Step 13: Start of Step by Step Soldering of the Electronic Components
Solder one side contacts of the DIY 18650 battery box with a short wire. In other side solder two ~15cm long wires and bent connector on both sides that the box would fit perfectly in the routed spot. Add electrical tape inside the box and mark polarity of the batteries.
Step 14: More Soldering
Shorten transistor's legs and solder the "base" leg of the transistor to the middle connector of the sensor. Then, solder two short wires to the RGBW LED strip's connectors of your preferred color (negative wire (-) goes to R, G, or B color).
Step 15: And More Soldering
Solder two extension wires to the positive and negative connectors of the sensor.
Then solder negative wire from the LED strip to the "emitter" on the transistor.
And then solder three positive wires together: one from the sensor, other from the LED strip and last onefrom the batteries.
Step 16: Final Soldering
Finally, solder negative wires from the sensor and from the LED strip to the "collector" on the transistor. Add electrical tape around unprotected wires.
Step 17: Preparing Led Strip for Gluing
Cut away non-sticky tape under RGB LEDs on the strip and place sensor and the batteries in place.

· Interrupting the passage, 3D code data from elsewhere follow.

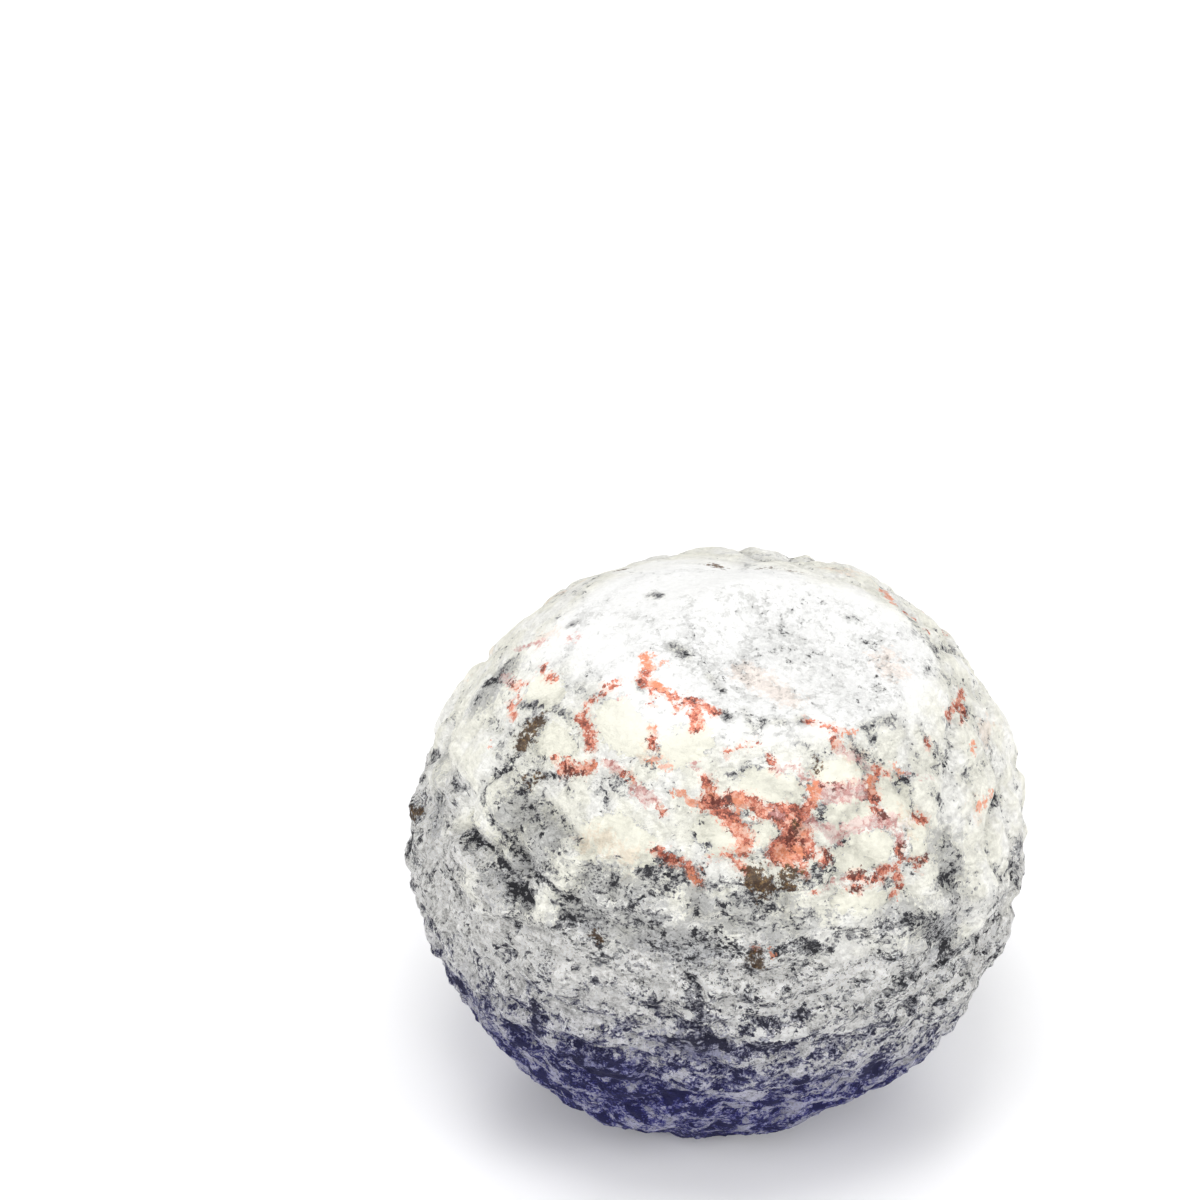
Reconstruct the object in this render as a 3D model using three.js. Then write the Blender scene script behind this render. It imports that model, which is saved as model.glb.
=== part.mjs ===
// Coconut geode: a whole, unbroken round volcanic nodule, as big as a fist.
// It grew as one piece, so it is one solid: a slightly flattened ball with a shallow dish in its smooth crown,
// a cobbled upper half, a belt line that steps in above a lower half of flat-lying slabs, and a small flat foot.
// Millimetres, +Z up. The origin is under the middle of the stone, on the surface that it stands on. -Y is the front.
// A place on the stone is a bearing, in degrees from the front towards the right, and an altitude above its equator.

import * as THREE from "three";

// Driving dimensions
const halfWidth = 49.7;
const halfDepth = 47.6;
const halfHeight = 46.5;
const crownLean = 18; // degrees that the flattened axis leans to the left
const footCut = 2.2; // how much of the ball's bottom is flattened into the foot
const meshSteps = 28; // grid squares along each side of the six-sided grid

// The broad swells and the smaller knobs that make the ball uneven
const swell = { across: 34, tall: 34, lift: 1.5, seed: 351 };
const knob = { across: 13, tall: 13, lift: 0.8, seed: 23 };

// The cobbles of the upper half and the flat-lying slabs of the lower one: raised blocks with sunken joints
const cobble = { across: 11.5, tall: 11.5, lift: 0.6, joint: 0.32, seed: 5 };
const slab = { across: 13, tall: 7, lift: 0.5, joint: 0.4, seed: 17 };

// The rounded bands of the lower half, longer than they are tall, with creases between them
const band = { across: 19, tall: 7, lift: 1.5, even: 0.22, seed: 31 };

// The smooth crown: inner and outer are where it starts and stops to fade, and calm is how much it quietens the knobs
const crown = { at: [-8, 80], half: [27, 23], turn: -12, inner: 0.95, outer: 1.7, calm: 0.6 };

// The dish in the crown: a dip with a flat floor, a soft raised rim and a low mound to the right of its middle
const dish = { at: [44, 69], half: [20.5, 14.5], turn: -20, depth: 3.0, floor: 0.35, edge: 1.02 };
const dishRim = { reach: 1.12, width: 0.2, lift: 0.7 };
const dishMound = { name: "dish mound", at: [52, 67], half: [9, 8], turn: 0, lift: 0.8 };

// Round or oval hollows, with a negative lift, and lumps. half is each one's half length and half height.
const patches = [
  { name: "left hollow", at: [-41, 32], half: [10, 8], turn: 35, lift: -1.7 },
  { name: "left lower hollow", at: [-44, 14], half: [8, 5], turn: 20, lift: -0.7 },
  { name: "left pale lump", at: [-55, 13], half: [8, 7], turn: 0, lift: 0.9 },
  { name: "left brow", at: [-68, 33], half: [9, 11], turn: 0, lift: 0.4 },
  { name: "front shoulder", at: [-12, 38], half: [14, 9], turn: 0, lift: 0.8 },
  { name: "rust hollow", at: [10, 28], half: [9, 6], turn: 0, lift: -0.9 },
  { name: "front lump", at: [9, 5], half: [6.5, 3.6], turn: -8, lift: 0.9 },
  { name: "front low lump", at: [8, -3], half: [7, 3.4], turn: 6, lift: 0.8 },
  { name: "front toe", at: [3, -18], half: [10, 4.5], turn: 0, lift: 1.1 },
  { name: "right corner", at: [54, -9], half: [8, 7], turn: 0, lift: 1.2 },
  { name: "right notch", at: [62, 0], half: [7, 5], turn: 0, lift: -1.1 },
  { name: "right flank dent", at: [72, 16], half: [9, 10], turn: 0, lift: -0.9 },
  { name: "left flank lump", at: [-84, -8], half: [14, 12], turn: 0, lift: 1.3 },
  { name: "crown top flat", at: [158, 66], half: [18, 15], turn: 0, lift: -0.9 },
  { name: "crown notch", at: [168, 73], half: [4.5, 6], turn: 0, lift: -1.0 },
  { name: "back hollow", at: [158, 12], half: [13, 8], turn: 25, lift: -1.7 },
  { name: "back brow", at: [172, 34], half: [12, 6], turn: -10, lift: 1.2 },
  { name: "right rear hollow", at: [112, 26], half: [9, 6], turn: -30, lift: -1.2 },
  { name: "left rear dent", at: [-122, 8], half: [9, 10], turn: 15, lift: -1.2 },
  { name: "left rear lump", at: [-140, 30], half: [8, 7], turn: 0, lift: 0.9 },
];

// Lines across the stone, each a run of bearings and altitudes: creases are cut in, folds stand up
const lines = [
  { name: "left gully", path: [[-64, 23], [-58, 21.5], [-50, 21], [-43, 20]], half: 3.4, lift: -1.6 },
  { name: "second gully", path: [[-40, 23], [-33, 21.5], [-26, 18]], half: 3.0, lift: -1.1 },
  { name: "left fold", path: [[-62, 42], [-58, 35], [-51, 28.5], [-42, 27]], half: 4.2, lift: 0.8 },
  { name: "pale fold", path: [[-62, 16], [-52, 12], [-40, 11]], half: 4.4, lift: 0.5 },
  { name: "front crease", path: [[3, 8.5], [9, 8.6], [15, 9.5]], half: 2.6, lift: -0.9 },
  { name: "low crease", path: [[2, -1], [9, 1.2], [16, 0]], half: 2.6, lift: -0.9 },
  { name: "back gully", path: [[132, 24], [144, 17], [158, 16], [170, 21]], half: 3.2, lift: -1.5 },
];

// The belt line, where the upper half stands out over the lower one: its altitude at each bearing round the stone.
// It wavers, and step is how far it stands out within lip on either side. The two halves' looks blend over blend.
const belt = {
  altitudes: [[-180, 10], [-110, 14], [-66, 22], [-30, 18], [0, 19], [30, 15], [65, 5], [120, 2], [180, 10]],
  step: 0.9,
  lip: 2.4,
  blend: 4,
};
const waver = { across: 9, tall: 9, lift: 1.5, seed: 71 };

const radians = Math.PI / 180;
const outOfReach = 9;

// The unit direction of a bearing and an altitude
function toward([bearing, altitude]) {
  const level = Math.cos(altitude * radians);
  return new THREE.Vector3(
    Math.sin(bearing * radians) * level,
    -Math.cos(bearing * radians) * level,
    Math.sin(altitude * radians),
  );
}

// Rises smoothly from 0 at low to 1 at high
function ramp(low, high, value) {
  const t = Math.min(1, Math.max(0, (value - low) / (high - low)));
  return t * t * (3 - 2 * t);
}

// A bell of the given width round a reach, 1 at its middle
function bell(value, { reach, width }) {
  return Math.exp(-(((value - reach) / width) ** 2));
}

// A repeatable random number from 0 to 1 for each whole-numbered place
function scatter(i, j, k, seed) {
  let h = Math.imul(i, 374761393) + Math.imul(j, 668265263) + Math.imul(k, 1103515245) + Math.imul(seed, 1274126177);
  h = Math.imul(h ^ (h >>> 13), 1274126177);
  h = Math.imul(h ^ (h >>> 16), 668265263);
  return ((h ^ (h >>> 15)) >>> 0) / 4294967296;
}

// Smooth random slopes on a lattice as wide as across and as high as tall, from about -1 to 1
function cloud(p, { across, tall, seed }) {
  const place = [p.x / across, p.y / across, p.z / tall];
  const cell = place.map(Math.floor);
  const from = place.map((value, axis) => value - cell[axis]);
  const ease = from.map((t) => t * t * t * (t * (t * 6 - 15) + 10));
  let sum = 0;
  for (let corner = 0; corner < 8; corner++) {
    const step = [corner & 1, (corner >> 1) & 1, corner >> 2];
    const node = step.map((s, axis) => cell[axis] + s);
    let slope = 0;
    let weight = 1;
    for (let axis = 0; axis < 3; axis++) {
      slope += (2 * scatter(...node, seed + axis) - 1) * (from[axis] - step[axis]);
      weight *= step[axis] ? ease[axis] : 1 - ease[axis];
    }
    sum += slope * weight;
  }
  return 1.6 * sum;
}

// Blocks round one random point in each lattice cell: 1 on a block, falling to -1 in the joint between two
function blocks(p, { across, tall, joint, seed }) {
  const place = [p.x / across, p.y / across, p.z / tall];
  const cell = place.map(Math.floor);
  let first = outOfReach;
  let second = outOfReach;
  for (let near = 0; near < 27; near++) {
    const c = [cell[0] + (near % 3) - 1, cell[1] + (Math.floor(near / 3) % 3) - 1, cell[2] + Math.floor(near / 9) - 1];
    const gap = Math.hypot(...c.map((corner, axis) => corner + scatter(...c, seed + axis) - place[axis]));
    second = Math.min(second, Math.max(first, gap));
    first = Math.min(first, gap);
  }
  return 2 * ramp(0, joint, second - first) - 1;
}

// How far p is from the middle of an oval, where 1 is its edge. The far side of the stone is out of reach.
function ovalReach(p, { at, half, turn }) {
  const out = toward(at);
  if (p.dot(out) <= 0) return outOfReach;
  const across = new THREE.Vector3(-out.y, out.x, 0).normalize();
  const along = new THREE.Vector3().crossVectors(out, across);
  const u = p.dot(across);
  const v = p.dot(along);
  const c = Math.cos(turn * radians);
  const s = Math.sin(turn * radians);
  return Math.hypot((u * c + v * s) / half[0], (v * c - u * s) / half[1]);
}

// How far p is from a run of places on the stone, in millimetres, measured at p's own distance from the centre
function lineReach(p, { path }) {
  const radius = p.length();
  let reach = Infinity;
  for (let n = 1; n < path.length; n++) {
    const start = toward(path[n - 1]).multiplyScalar(radius);
    const end = toward(path[n]).multiplyScalar(radius);
    const closest = new THREE.Line3(start, end).closestPointToPoint(p, true, new THREE.Vector3());
    reach = Math.min(reach, closest.distanceTo(p));
  }
  return reach;
}

// Height above the belt line, in millimetres along the surface: positive on the cobbled half
function aboveBelt(p) {
  const bearing = Math.atan2(p.x, -p.y) / radians;
  const next = belt.altitudes.findIndex(([b]) => b >= bearing);
  const after = next < 1 ? 1 : next;
  const [b0, a0] = belt.altitudes[after - 1];
  const [b1, a1] = belt.altitudes[after];
  const level = a0 + ((a1 - a0) * (bearing - b0)) / (b1 - b0);
  const altitude = Math.asin(p.z / p.length()) / radians;
  return (altitude - level) * radians * p.length() + waver.lift * cloud(p, waver);
}

// The plain flattened ball, leaning to the left
function ball(direction) {
  const axes = direction.clone().applyAxisAngle(new THREE.Vector3(0, 1, 0), crownLean * radians);
  return direction.clone().divideScalar(Math.hypot(axes.x / halfWidth, axes.y / halfDepth, axes.z / halfHeight));
}

function patchLift(p, patch) {
  return patch.lift * bell(ovalReach(p, patch), { reach: 0, width: 0.85 });
}

function dishLift(p) {
  const reach = ovalReach(p, dish);
  const dip = -dish.depth * (1 - ramp(dish.floor, dish.edge, reach));
  return dip + dishRim.lift * bell(reach, dishRim) + patchLift(p, dishMound);
}

function lineLift(p, line) {
  return line.lift * bell(lineReach(p, line), { reach: 0, width: line.half });
}

// How far the surface stands out from the plain ball at p
function relief(p) {
  const onCrown = 1 - ramp(crown.inner, crown.outer, ovalReach(p, crown));
  const height = aboveBelt(p);
  const upper = ramp(-belt.blend, belt.blend, height);
  const lower = 1 - upper;

  let lift = swell.lift * cloud(p, swell);
  lift += (1 - crown.calm * onCrown) * knob.lift * cloud(p, knob);
  lift += upper * (1 - onCrown) * cobble.lift * blocks(p, cobble);
  lift += lower * slab.lift * blocks(p, slab);
  lift += lower * band.lift * (Math.abs(cloud(p, band)) - band.even);
  lift += belt.step * (ramp(-belt.lip, belt.lip, height) - 0.5);
  lift += dishLift(p);
  for (const patch of patches) lift += patchLift(p, patch);
  for (const line of lines) lift += lineLift(p, line);
  return lift;
}

// A point of the finished surface. What would reach below the foot is pressed flat.
function surface(direction) {
  const p = ball(direction);
  p.addScaledVector(direction, relief(p));
  p.z = Math.max(0, p.z + halfHeight - footCut);
  return p;
}

// A closed ball of triangles: the six sides of a cube of grid squares, spread evenly over a sphere and laid on the stone
function stoneGeometry() {
  const cube = new THREE.BoxGeometry(2, 2, 2, meshSteps, meshSteps, meshSteps);
  const places = cube.attributes.position;
  const spread = (value) => Math.tan((value * Math.PI) / 4);
  for (let n = 0; n < places.count; n++) {
    const direction = new THREE.Vector3().fromBufferAttribute(places, n);
    direction.set(spread(direction.x), spread(direction.y), spread(direction.z)).normalize();
    const p = surface(direction);
    places.setXYZ(n, p.x, p.y, p.z);
  }
  cube.computeBoundingBox();
  const middle = cube.boundingBox.getCenter(new THREE.Vector3());
  cube.translate(-middle.x, -middle.y, 0);
  cube.computeVertexNormals();
  return cube;
}

const rind = new THREE.MeshStandardMaterial({ color: 0xc9c5b8, roughness: 0.95, metalness: 0 });
const geode = new THREE.Mesh(stoneGeometry(), rind);
geode.name = "geode";

const part = new THREE.Group();
part.add(geode);
export default part;
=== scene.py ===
"""Looks of the coconut geode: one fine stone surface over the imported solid, its rind, and a plain studio.

Lengths of the stone are in millimetres while its shape is worked out, and become metres in the mesh.
A place on the stone is a bearing, in degrees from the front to the right, and an altitude in degrees.
A place in the picture is a pixel of its 1200 by 1200 frame.
"""

import math

import bpy
import numpy as np
from mathutils import Matrix, Vector


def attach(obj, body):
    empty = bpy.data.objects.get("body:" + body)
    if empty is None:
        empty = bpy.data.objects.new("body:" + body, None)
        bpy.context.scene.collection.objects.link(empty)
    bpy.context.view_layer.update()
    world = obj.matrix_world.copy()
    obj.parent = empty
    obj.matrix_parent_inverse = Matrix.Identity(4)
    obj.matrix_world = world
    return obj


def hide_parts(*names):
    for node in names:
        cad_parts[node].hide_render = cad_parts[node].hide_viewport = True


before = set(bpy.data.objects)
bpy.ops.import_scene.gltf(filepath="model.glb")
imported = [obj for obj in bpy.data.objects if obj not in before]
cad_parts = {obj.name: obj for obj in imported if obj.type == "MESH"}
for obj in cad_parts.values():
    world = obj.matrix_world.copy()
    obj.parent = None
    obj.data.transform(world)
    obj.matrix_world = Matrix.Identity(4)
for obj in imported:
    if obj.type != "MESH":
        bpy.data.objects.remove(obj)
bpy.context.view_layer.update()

# Millimetres in a metre, a reach past every edge, and the least length to divide by
PER_METRE = 1000.0
FAR = 9.0
TINY = 1e-12

# Random numbers: the large odd numbers that mix a place and a seed
ODD = (374761393, 668265263, 1103515245, 1274126177)
CLOUD_GAIN = 1.6
OCTAVE = {"size": 0.5, "weight": 0.6, "seed": 7}

# The stone's main form, as in the solid
HALF_WIDTH = 49.7
HALF_DEPTH = 47.6
HALF_HEIGHT = 46.5
CROWN_LEAN = 18
FOOT_CUT = 2.2
SOLID_STEPS = 28
FINE_STEPS = 128
CHART = {"share": 0.96, "margin": 0.02}

SWELL = {"across": 34, "tall": 34, "lift": 1.5, "seed": 351}
KNOB = {"across": 13, "tall": 13, "lift": 0.8, "seed": 23}
COBBLE = {"across": 11.5, "tall": 11.5, "lift": 0.6, "joint": 0.32, "seed": 5}
SLAB = {"across": 13, "tall": 7, "lift": 0.5, "joint": 0.4, "seed": 17}
BAND = {"across": 19, "tall": 7, "lift": 1.5, "even": 0.22, "seed": 31}
WAVER = {"across": 9, "tall": 9, "lift": 1.5, "seed": 71}
CROWN = {"at": (-8, 80), "half": (27, 23), "turn": -12, "inner": 0.95, "outer": 1.7, "calm": 0.6}
DISH = {"at": (44, 69), "half": (20.5, 14.5), "turn": -20, "depth": 3.0, "floor": 0.35, "edge": 1.02}
DISH_RIM = {"reach": 1.12, "width": 0.2, "lift": 0.7}
DISH_MOUND = {"at": (52, 67), "half": (9, 8), "turn": 0, "lift": 0.8}
PATCH_WIDTH = 0.85

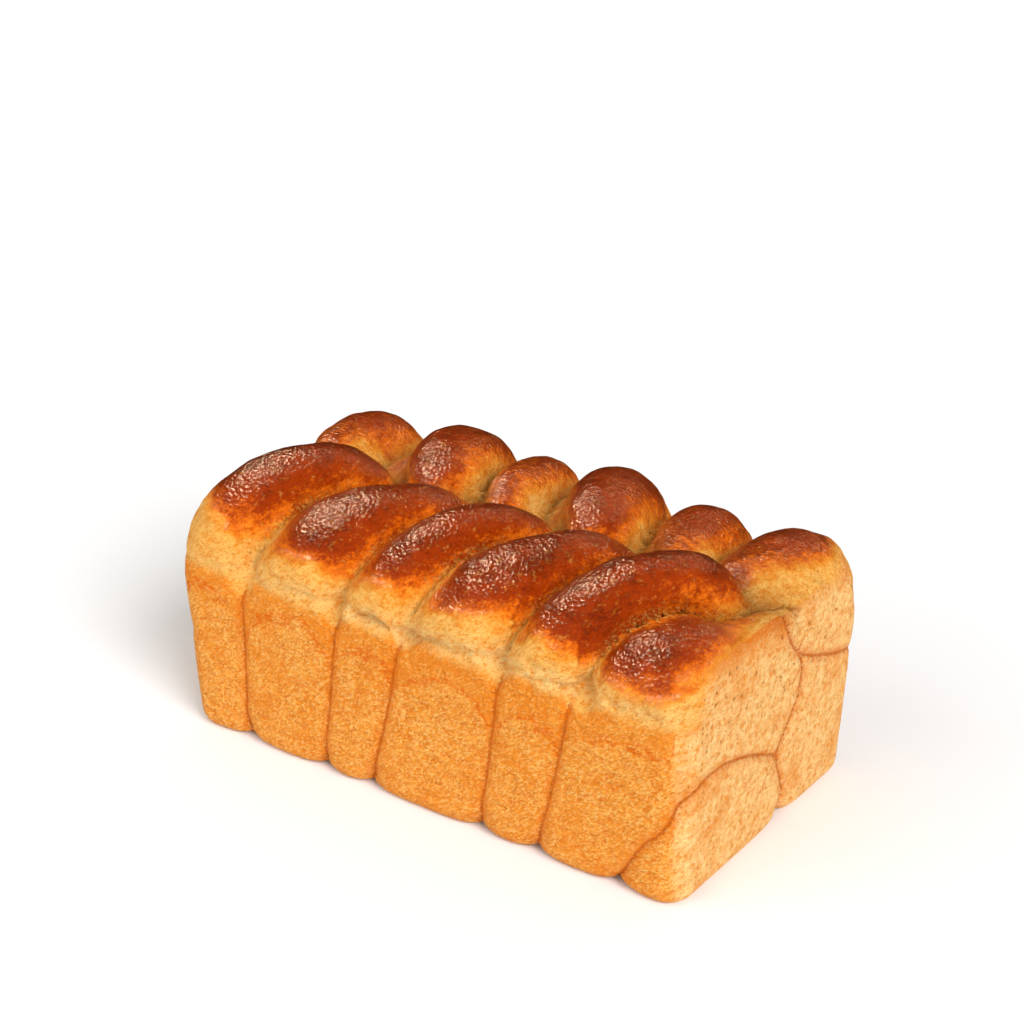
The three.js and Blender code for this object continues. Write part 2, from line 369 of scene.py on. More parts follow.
def ropeDistance(points, turn):  # 1 on the rope's skin; also the share along it and the place across it
    line, along = turn["line"], turn["along"]
    square = (points ** 2).sum(1)[:, None] - 2 * points @ line.T + (line ** 2).sum(1)
    near = square.argmin(1)
    offset = points - line[near]
    past = (offset * along[near]).sum(1)
    inner = (near > 0) & (near < len(line) - 1)
    past = np.where(inner, 0, np.where(near == 0, np.minimum(past, 0), np.maximum(past, 0)))
    u = (offset * turn["side"][near]).sum(1) / turn["across"][near]
    n = (offset * turn["out"][near]).sum(1) / turn["deep"][near]
    power = turn["power"][near]
    ring = (np.abs(u) ** power + np.abs(n) ** power) ** (1 / power)
    beyond = past / np.minimum(turn["across"], turn["deep"])[near]
    return np.hypot(ring, beyond), near / (len(line) - 1), u


def tinDistance(points):  # distance outside the tin, and the way out of it
    x, y, z = points.T
    lean = loaf["lean"] * np.clip(1 - z / loaf["rim"], 0, 1)
    filled = smooth(0, 60, x) * smooth(0, 30, -y)  # only the near front corner is filled
    corner = loaf["corner"] + loaf["softCorner"] * (1 - filled) * smooth(52, 94, z)
    edge = loaf["edge"]
    qx = np.abs(x) - (halfLength - lean - corner)
    qy = np.abs(y) - (halfWidth - lean - corner)
    outX, outY = np.maximum(qx, 0), np.maximum(qy, 0)
    inner = np.minimum(np.maximum(qx, qy), 0)
    side = np.hypot(outX, outY) + inner - corner
    flatX = np.where(qx > qy, 1.0, 0) * (inner < 0) + outX
    flatY = np.where(qx > qy, 0, 1.0) * (inner < 0) + outY
    flat = unit(np.stack([flatX, flatY], 1)) * np.sign(points[:, :2])
    a, b = side + edge, edge - z
    outA, outB = np.maximum(a, 0), np.maximum(b, 0)
    within = np.minimum(np.maximum(a, b), 0)
    distance = np.hypot(outA, outB) + within - edge
    wayA = outA + (within < 0) * (a > b)
    wayB = outB + (within < 0) * (a <= b)
    way = unit(np.stack([flat[:, 0] * wayA, flat[:, 1] * wayA, -wayB], 1))
    return distance, way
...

Step 18: Led Strip Gluing and Finishing Lighting System
Put some super glue on the previously cut spots and then glue the LEDs to the small blocks. Secure wires with hot glue. If other components doesn't hold well secure them too. Add Li-Ion 18650 protected batteries.
Step 19: Final Touches
Add the clock mechanism, tighten it, and add clock arrows. Put in one AA battery for the clock and add some more electrical tape on the sensor to prevent from accidental short circuit if you hand the clock on a metal hook or a nail.
Step 20: You Made It!
I hope this instructable / video was useful and informative.